Il est frappant à cet égard qu’une des premières Bibles imprimées (et c’est bien le cas de la Bible des pauvres, contemporaine de la Bible de Gutemberg) ait fait le choix de montrer d’abord des images et non de publier le texte biblique. Par là, elle nous révèle que l’herméneutique biblique n’est pas d’abord textuelle, mais spirituelle. Au cœur de la lettre inspirée, elle trouve, non le sens que le lecteur veut lui donner, mais le Christ charnel qui, en accomplissant les Écritures, fait passer l’homme de la servitude à la liberté spirituelle. Déjà Nicée II, en définissant la nécessité du recours aux images pour « réverbérer et confirmer » la vérité de l’histoire évangélique, y voyait une présence vivante de la Tradition. La Bible des pauvres en est un témoignage majeur. Lorsqu’un siècle plus tard, le protestantisme fera le choix de la scriptura sola, il abandonnera à la fois les images et la Tradition.

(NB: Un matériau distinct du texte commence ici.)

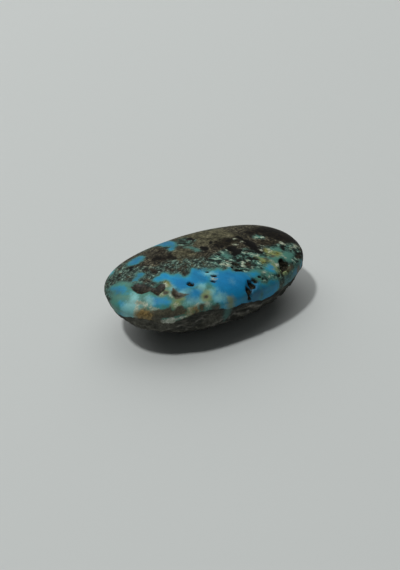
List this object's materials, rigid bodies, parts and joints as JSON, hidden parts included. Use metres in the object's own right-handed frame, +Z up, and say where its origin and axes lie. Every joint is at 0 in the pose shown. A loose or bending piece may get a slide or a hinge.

III. Typologie et imitatio Christi

L’autre leçon de cette primauté des images (et donc de la primauté de la chair du Christ) est la contemporanéité obtenue, puisque ce sont à la fois les scènes de l’Ancien Testament et de l’Évangile qui se présentent en même temps au regard. À chaque fois c’est un même geste, une même attitude, commune à des personnages différents, qui assure le ressort de la typologie. Ainsi dans la planche E, la fuite en Égypte est-elle encadrée par deux scènes de l’Ancien Testament la préfigurant, la fuite de Jacob devant la colère d’Ésaü (à gauche) et David descendant de sa chambre à l’aide d’une corde, pour fuir la fureur de Saül (à droite). Ce sont par extension tous les personnages du Nouveau Testament confrontés au Christ qui deviennent à leur tour anti-types de personnages de l’Ancien Testament. Ainsi Madeleine au tombeau est-elle préfigurée d’un côté par le roi Nabuchodonosor venant voir Daniel dans la fosse aux lions et se réjouissant qu’il soit toujours en vie, et de l’autre, par l’épouse du Cantique ayant saisi celui que son cœur aime et ne le lâchant plus (planche *L*). Ou encore Thomas mettant ses doigts dans les plaies du Christ ressuscité, préfiguré par Jacob luttant contre l’ange du Seigneur et obtenant de lui la bénédiction, et par Gédéon visité et affermi par l’ange du Seigneur en vue de sa mission de salut du peuple (planche *N*).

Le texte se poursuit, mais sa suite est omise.